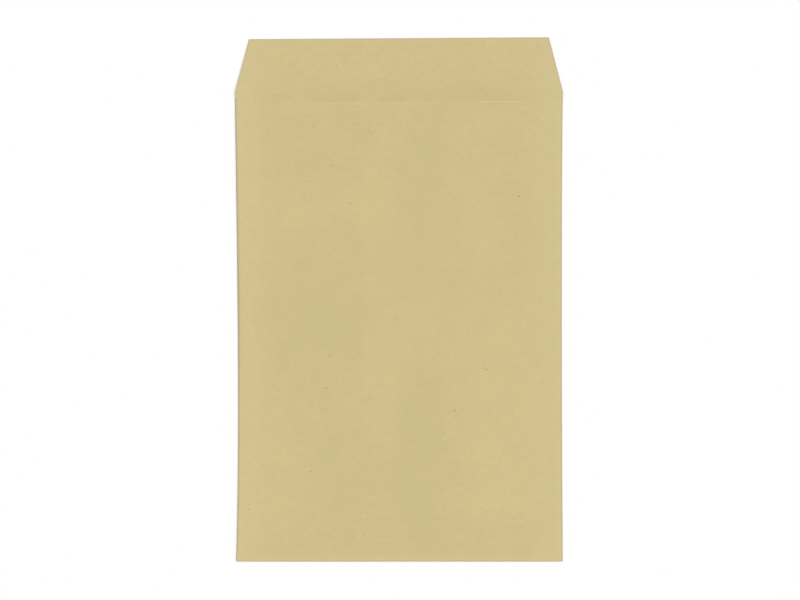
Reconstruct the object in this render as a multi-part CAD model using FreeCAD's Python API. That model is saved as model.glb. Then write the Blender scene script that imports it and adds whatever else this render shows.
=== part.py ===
import FreeCAD, Part
import math
import os

from FreeCAD import Vector

# A plain pocket envelope of buff manila paper, lying on its back with the closing flap open.
# It is one sheet, cut, scored, folded and glued. The front panel carries the closing flap at its
# head, a side panel at each side and a bottom flap at its foot. The side panels fold behind and
# lap at a glued seam down the back. The bottom flap folds up behind them and is glued on.
# Lengths are millimetres. X runs across, Y from the foot to the closing flap, and Z up from the
# surface that the envelope lies on. The sheet is drawn with Y from the outside of the bottom
# fold, and moved at the end, so that the origin is under the middle of its outline.

# Paper, and how far the folds spring the pocket open
paper = 0.13
pocket_gap = 1.0

# Pocket, from fold to fold and from the bottom fold to the crease
pocket_width = 229.0
pocket_height = 324.0

# Closing flap, from the crease to its free edge, which is cut a little out of square
flap_depth = 41.5
flap_edge_width = 209.6
flap_edge_skew = 1.3
flap_corner_radius = 0.8

# The flap keeps the pocket's full width for this far past the crease, and then tapers
shoulder_rise = 4.1

# Crease of the closing flap, pressed into the face
score_width = 0.9
score_depth = 0.03

# Side folds stop short of the crease, beside a small notch
fold_stop = 0.5

# Throat: the head of the side panels, below the crease, rising to the ends of the side folds
throat_drop = 2.8
throat_run = 31.0
throat_blend_radius = 25.0

# Seam down the back, where one side panel steps up by the paper's thickness over the other
seam_lap = 17.5
seam_step_run = 1.5
seam_corner_radius = 4.0

# Foot of the side panels, which rises towards the seam to clear the bottom fold
panel_foot_rise = 2.0

# Bottom flap
bottom_flap_depth = 28.0
bottom_flap_taper = 11.0
bottom_flap_corner_radius = 9.0

# The back steps up by the paper's thickness over the bottom flap's free edge
back_step_clearance = 0.3
back_step_run = 2.0

# Cut at each bottom corner that keeps the two folds apart
corner_relief = 0.4

# Levels of the front wall, which is flat over the whole pocket
front_under = paper + pocket_gap
front_top = front_under + paper

# The folds are half rings between the front wall and what lies behind it
bottom_fold_radius = front_top / 2
fold_x = pocket_width / 2 - front_top / 2
foot_x = fold_x - corner_relief

# Places along the envelope
side_foot = bottom_fold_radius + corner_relief
back_step_start = bottom_flap_depth + back_step_clearance
back_step_end = back_step_start + back_step_run
crease = pocket_height
fold_end = crease - fold_stop
throat = crease - throat_drop
shoulder = crease + shoulder_rise
flap_reach = crease + flap_depth + flap_edge_skew / 2

# The seam and the step in it, seen from the face
seam_edge_outer = -seam_lap
seam_edge_inner = 0
seam_step_start = seam_edge_outer - seam_step_run

UP = Vector(0, 0, 1)
ALONG_X = Vector(1, 0, 0)
ALONG_Y = Vector(0, 1, 0)


def corner_arc(before, corner, after, radius):
    """The arc that rounds a corner of an outline that runs from before to after."""
    to_before = (before - corner).normalize()
    to_after = (after - corner).normalize()
    half_angle = to_before.getAngle(to_after) / 2
    setback = radius / math.tan(half_angle)
    inward = (to_before + to_after).normalize()
    middle = corner + inward * (radius / math.sin(half_angle) - radius)
    return Part.Arc(corner + to_before * setback, middle, corner + to_after * setback)


def flat_shape(corners, level):
    """A flat face at a level, through corners of (x, y, radius), each rounded to its radius."""
    points = [Vector(x, y, level) for x, y, _ in corners]
    stations = []
    for i, (_, _, radius) in enumerate(corners):
        if radius == 0:
            stations.append((points[i], [], points[i]))
            continue
        after = points[(i + 1) % len(points)]
        arc = corner_arc(points[i - 1], points[i], after, radius)
        stations.append((arc.StartPoint, [arc.toShape()], arc.EndPoint))
    edges = []
    for (_, rounding, leave), (arrive, _, _) in zip(stations, stations[1:] + stations[:1]):
        edges += rounding + [Part.makeLine(leave, arrive)]
    return Part.Face(Part.Wire(edges))


def front_and_closing_flap():
    """The front panel and closing flap, whose free edge comes down to the surface below."""
    half_width = pocket_width / 2
    half_edge = flap_edge_width / 2
    edge_left = flap_reach - flap_edge_skew
    section = [
        Vector(-half_width, bottom_fold_radius, front_under),
        Vector(-half_width, crease, front_under),
        Vector(-half_width, flap_reach, 0),
        Vector(-half_width, flap_reach, paper),
        Vector(-half_width, crease, front_top),
        Vector(-half_width, bottom_fold_radius, front_top),
    ]
    bent = Part.Face(Part.makePolygon(section + section[:1])).extrude(ALONG_X * pocket_width)
    outline = [
        (-foot_x, bottom_fold_radius, 0),
        (foot_x, bottom_fold_radius, 0),
        (fold_x, side_foot, 0),
        (fold_x, fold_end, 0),
        (half_width, crease, 0),
        (half_width, shoulder, 0),
        (half_edge, flap_reach, flap_corner_radius),
        (-half_edge, edge_left, flap_corner_radius),
        (-half_width, shoulder, 0),
        (-half_width, crease, 0),
        (-fold_x, fold_end, 0),
        (-fold_x, side_foot, 0),
    ]
    return bent.common(flat_shape(outline, 0).extrude(UP * front_top)).cut(crease_groove())


def crease_groove():
    """The shallow V that the scoring wheel leaves across the face, from side to side."""
    start_x = -pocket_width / 2 - score_width
    corners = [
        Vector(start_x, crease - score_width / 2, front_top),
        Vector(start_x, crease, front_top - score_depth),
        Vector(start_x, crease + score_width / 2, front_top),
        Vector(start_x, crease, front_top + score_depth),
    ]
    profile = Part.Face(Part.makePolygon(corners + corners[:1]))
    return profile.extrude(ALONG_X * (pocket_width + 2 * score_width))


def half_ring(centre, outward, outer_radius):
    """The outer and inner arcs of a fold that bulges outward about centre, top end first."""
    inner_radius = outer_radius - paper
    top = centre + UP * outer_radius
    bottom = centre - UP * outer_radius
    outer = Part.Arc(top, centre + outward * outer_radius, bottom).toShape()
    inner_top = centre + UP * inner_radius
    inner_bottom = centre - UP * inner_radius
    inner = Part.Arc(inner_bottom, centre + outward * inner_radius, inner_top).toShape()
    return outer, inner


def side_section(side, underside, place, level):
    """The section at a place of a fold and its panel: side is 1 on the right, -1 on the left.

    The underside is a list of (x, rise) from the fold to the panel's free edge, and level is
    the height that the back lies at there.
    """
    radius = (front_top - level) / 2
    centre = Vector(side * fold_x, place, level + radius)
    outer, inner = half_ring(centre, ALONG_X * side, radius)
    below = [Vector(x, place, level + rise) for x, rise in underside]
    above = [point + UP * paper for point in reversed(below)]
    foot = centre - UP * radius
    panel = Part.makePolygon([foot] + below + above + [foot + UP * paper])
    close = Part.makeLine(centre + UP * (radius - paper), centre + UP * radius)
    return Part.Wire([outer] + panel.Edges + [inner, close])


def side_panel(side, underside):
    """A side fold and its panel, which steps up behind to lie over the bottom flap."""
    over_flap = side_section(side, underside, side_foot, paper)
    step_foot = side_section(side, underside, back_step_start, paper)
    step_head = side_section(side, underside, back_step_end, 0)
    lower = Part.Face(over_flap).extrude(ALONG_Y * (back_step_start - side_foot))
    step = Part.makeLoft([step_foot, step_head], True, True)
    upper = Part.Face(step_head).extrude(ALONG_Y * (fold_end - back_step_end))
    free_edge_x = underside[-1][0]
    beyond_fold = side * pocket_width
    outline = [
        (beyond_fold, side_foot, 0),
        (side * fold_x, side_foot, 0),
        (free_edge_x, side_foot + panel_foot_rise, seam_corner_radius),
        (free_edge_x, throat, seam_corner_radius),
        (side * (fold_x - throat_run), throat, throat_blend_radius),
        (side * fold_x, fold_end, 0),
        (beyond_fold, fold_end, 0),
    ]
    blank = flat_shape(outline, 0).extrude(UP * front_top)
    return lower.multiFuse([step, upper]).common(blank)


def outer_side_panel():
    """The right-hand panel, which lies flat and reaches past the middle by the seam's lap."""
    return side_panel(1, [(seam_edge_outer, 0)])


def inner_side_panel():
    """The left-hand panel, which steps up over the other at the seam and ends at the middle."""
    underside = [(seam_step_start, 0), (seam_edge_outer, paper), (seam_edge_inner, paper)]
    return side_panel(-1, underside)


def bottom_fold():
    """The fold across the foot, between the two corner cuts."""
    centre = Vector(-foot_x, bottom_fold_radius, bottom_fold_radius)
    outer, inner = half_ring(centre, -ALONG_Y, bottom_fold_radius)
    outside = UP * bottom_fold_radius
    inside_foot = Vector(-foot_x, bottom_fold_radius, paper)
    inside_top = Vector(-foot_x, bottom_fold_radius, front_under)
    lower_end = Part.makeLine(centre - outside, inside_foot)
    upper_end = Part.makeLine(inside_top, centre + outside)
    return Part.Face(Part.Wire([outer, lower_end, inner, upper_end])).extrude(ALONG_X * 2 * foot_x)


def bottom_flap():
    """The tapered flap under the back, glued to both side panels."""
    narrow_x = foot_x - bottom_flap_taper
    outline = [
        (-foot_x, bottom_fold_radius, 0),
        (foot_x, bottom_fold_radius, 0),
        (narrow_x, bottom_flap_depth, bottom_flap_corner_radius),
        (-narrow_x, bottom_flap_depth, bottom_flap_corner_radius),
    ]
    return flat_shape(outline, 0).extrude(UP * paper)


def envelope():
    """The whole folded sheet as one solid, with the origin under the middle of its outline."""
    sheet = front_and_closing_flap().multiFuse(
        [inner_side_panel(), outer_side_panel(), bottom_fold(), bottom_flap()]
    )
    sheet = sheet.removeSplitter()
    sheet.translate(-ALONG_Y * (flap_reach / 2))
    return sheet


os.makedirs("parts", exist_ok=True)
folded = envelope()
folded.Solids[0].exportStep("parts/envelope.step")
print("envelope: solids", len(folded.Solids), "valid", folded.isValid(), "volume", folded.Volume)
print("size", folded.BoundBox.XLength, folded.BoundBox.YLength, folded.BoundBox.ZLength)
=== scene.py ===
import math

import bmesh
import bpy
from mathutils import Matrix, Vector, noise


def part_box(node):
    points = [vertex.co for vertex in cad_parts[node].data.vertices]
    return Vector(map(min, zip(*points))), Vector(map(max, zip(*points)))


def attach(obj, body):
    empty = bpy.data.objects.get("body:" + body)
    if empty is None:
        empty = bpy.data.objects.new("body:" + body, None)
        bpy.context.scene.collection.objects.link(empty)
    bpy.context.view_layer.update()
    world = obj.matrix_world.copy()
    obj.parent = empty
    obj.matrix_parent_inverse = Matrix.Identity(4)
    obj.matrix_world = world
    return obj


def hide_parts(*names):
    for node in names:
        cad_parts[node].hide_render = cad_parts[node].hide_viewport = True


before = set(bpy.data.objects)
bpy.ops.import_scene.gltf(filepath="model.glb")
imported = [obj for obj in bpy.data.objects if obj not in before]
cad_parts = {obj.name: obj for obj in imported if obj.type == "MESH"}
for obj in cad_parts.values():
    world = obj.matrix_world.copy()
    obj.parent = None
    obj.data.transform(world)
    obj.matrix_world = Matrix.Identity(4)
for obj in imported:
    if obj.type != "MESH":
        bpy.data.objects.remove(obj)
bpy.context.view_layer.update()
low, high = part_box("envelope")
print("frame loaded:", sorted(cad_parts))

# A manila pocket envelope that lies face up with its closing flap open. One sheet of paper:
# the whole folded blank is modelled as one thin surface, and then given its thickness.
# Metres, in the frame of the solid: X across, Y from the bottom fold to the flap, Z up.
mm = 0.001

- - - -

Emit, unaltered, the lines from the top of the listing down through the line that holds "from FreeCAD import Vector"; emit nothing else.

(Reply to the task)
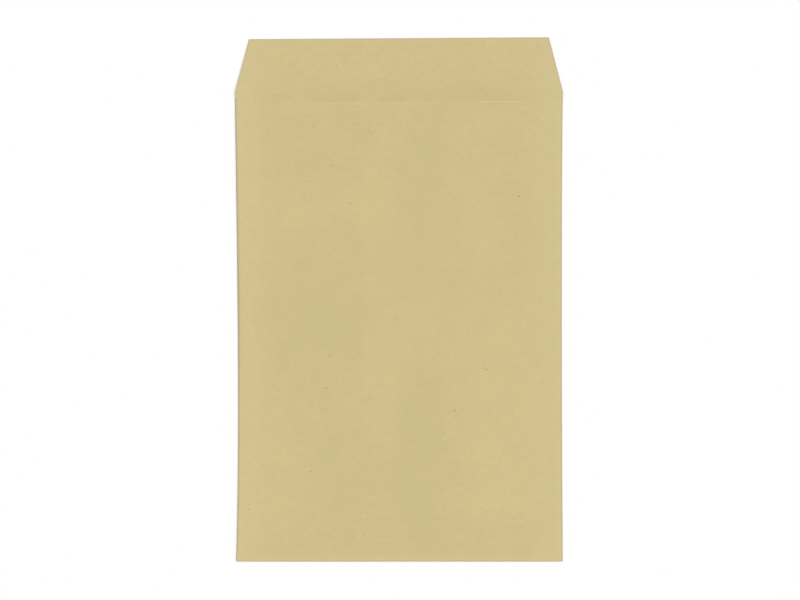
Reconstruct the object in this render as a multi-part CAD model using FreeCAD's Python API. That model is saved as model.glb. Then write the Blender scene script that imports it and adds whatever else this render shows.
=== part.py ===
import FreeCAD, Part
import math
import os

from FreeCAD import Vector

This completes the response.